Miró, un mystique à Paris

Une ligne d’horizon au-dessous de la mer sépare la terre de ce ciel qu’une curieuse sauterelle, ressemblant plutôt à un mammifère ou à un oiseau, cherche à atteindre en bondissant. Elle s’envole d’une masse rocheuse aux volcans éteints pour rejoindre une planète où ils sont en pleine activité. Serait-ce un autoportrait, parmi d’autres célèbres, de l’artiste Joan Mirò ? Peint en 1925, la Sauterelle fait partie des tableaux créés après le premier voyage à Paris, ville qui marque un tournant dans sa production. L’artiste catalan, entré en contact avec les avant-gardes, libère son langage formel jusqu’à développer son propre vocabulaire de formes flottantes et énigmatiques qui compose les célèbres « Constellations » des années 1940. C’est dans la Ville Lumière qu’il abandonne le réalisme pour l’imaginaire, se plongeant dans ce que Breton définissait comme un « lointain intérieur », peuplé de figures fantastiques. « Mirò était comme un mystique, dit Enrique Juncosa, commissaire de l’exposition que le musée Guggenheim de Bilbao consacre au peintre disparu il y a 40 ans.
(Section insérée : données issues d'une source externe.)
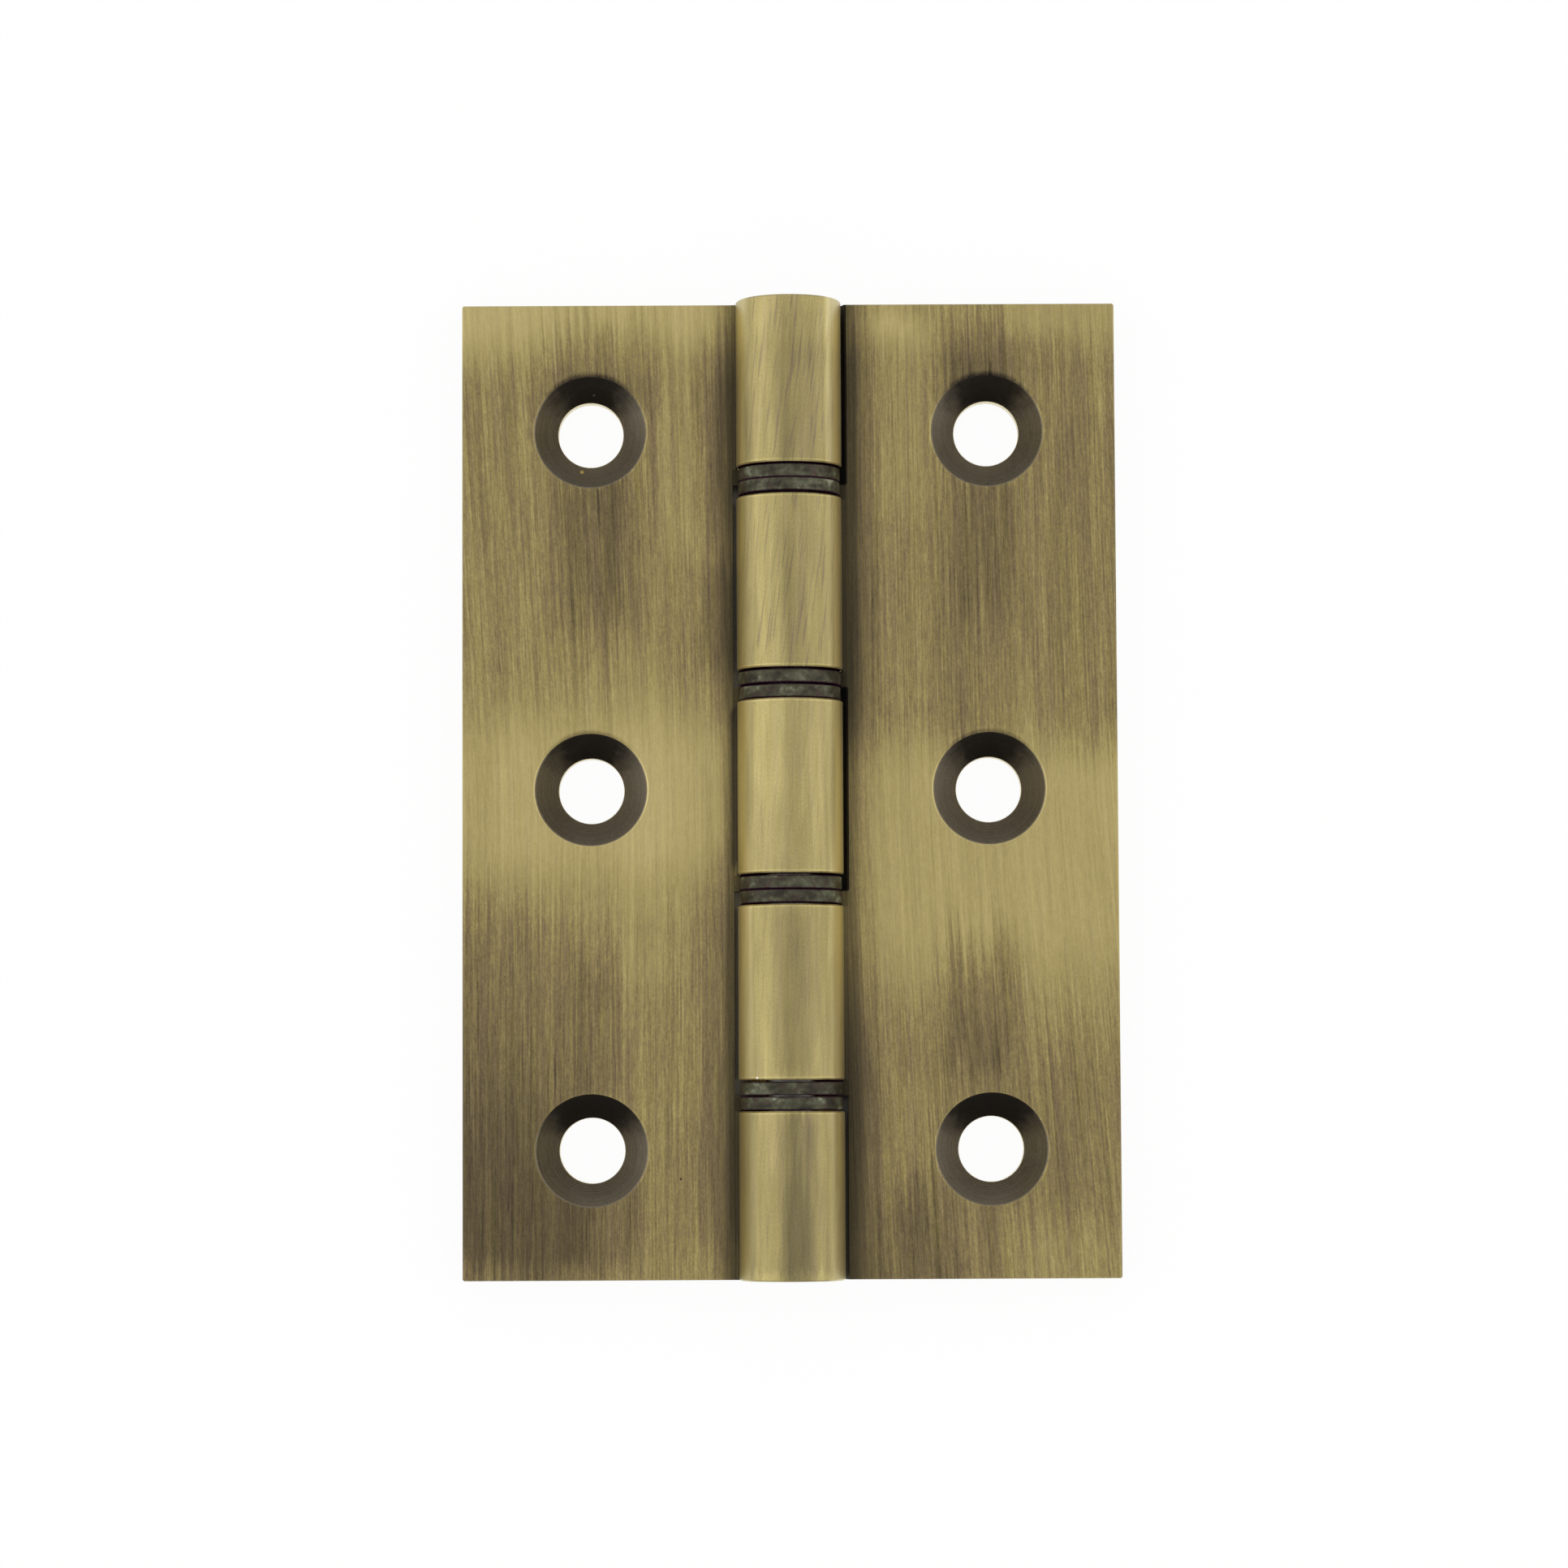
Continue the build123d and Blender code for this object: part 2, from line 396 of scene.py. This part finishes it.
countersink = {
    "tones": [
        (0.00, shown(18, 15, 14)),
        (0.25, shown(40, 36, 31)),
        (0.60, shown(92, 85, 73)),
        (1.00, shown(142, 132, 112)),
    ],
    "tone": 0.7,
    # painted shade over the upper part of each cone, wider in the last row
    "paintedConeShade": {
        "from": 0.36, "to": 1.05, "tone": -0.55, "widerBelow": -20, "wider": 0.15,
        "grain": (0.7, 0.7, 0.7), "waver": 0.25, "overRings": 0.7,
    },
    "rings": {"grain": 0.1, "depth": 0.4},                   # left by the turning tool
    "grit": {"grain": (0.12, 0.12, 0.12), "depth": 0.2},
    "edge": 4.38,              # radius where the dark of the cone ends, on the rim's small bevel
    # the painted shade of the upper holes spreads past the rim, and the lower ones have an unshaded edge
    "rim": {
        "out": 4.46, "soft": 0.04, "tone": 0.03, "rimShadeTone": -0.26, "rimShadeOut": 0.4,
        "unshadedBelow": -22, "shadedAbove": 18,
    },
    # the bore's pale colour is a painted reflection
    "bore": shown(224, 213, 176),
    "height": (0.01, 0.02),    # all of it starts this far above the leaf's back
}


def patchTone(board, places, x, y, streak):
    total = 0
    for place in places.values():
        (left, right), (low, high) = place["across"], place["along"]
        side, under, over = place["fade"]
        fringe = brass["darkFringe"] if place["tone"] < 0 else brass["lightFringe"]
        run = y + streak * min(fringe, brass["fringeLimit"] * max(under, over))
        full = (board.step(x, left - side, left) * board.step(x, right + side, right)
                * board.step(run, low - under, low) * board.step(run, high + over, high))
        total = full * place["tone"] + total
    return total


def pitted(board, point, pits):
    # 1 in small pits, one in each cell of a loose pattern
    x, y, z = (value / pits["spacing"] for value in point)
    spot = board.node("ShaderNodeCombineXYZ", sockets={"X": x, "Y": y, "Z": z})
    away = board.node("ShaderNodeTexVoronoi", sockets={"Vector": spot, "Scale": 1.0}) * pits["spacing"]
    return board.step(away, pits["radius"], pits["radius"] / 2)


def brassColour(board, tone, brown):
    return board.mix(brown, board.ramp(brass["tones"], tone), board.ramp(brass["brownTones"], tone))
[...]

Ce tableau, représentation allégorique de la création, figure le moment où l’artiste, lorsqu’il peint, est en train de rentrer dans une phase d’extase. » Tous les éléments y sont : l’échelle qui traverse l’astre, symbole d’ascension réunissant deux mondes, le liquide qui sort de la bouche de la sauterelle, bleu comme la couleur avec laquelle le peintre décrivait ses rêves, la signature, décomposée et éparpillée dans le bas du tableau comme dans un calligramme. « Quand je peins, je bondis toujours entre terre et ciel », expliquait Miró quelques années plus tard. Le chemin vers les visions des « Constellations » est tracé ; les mondes intérieur et extérieur ne forment plus qu’une seule réalité absolue.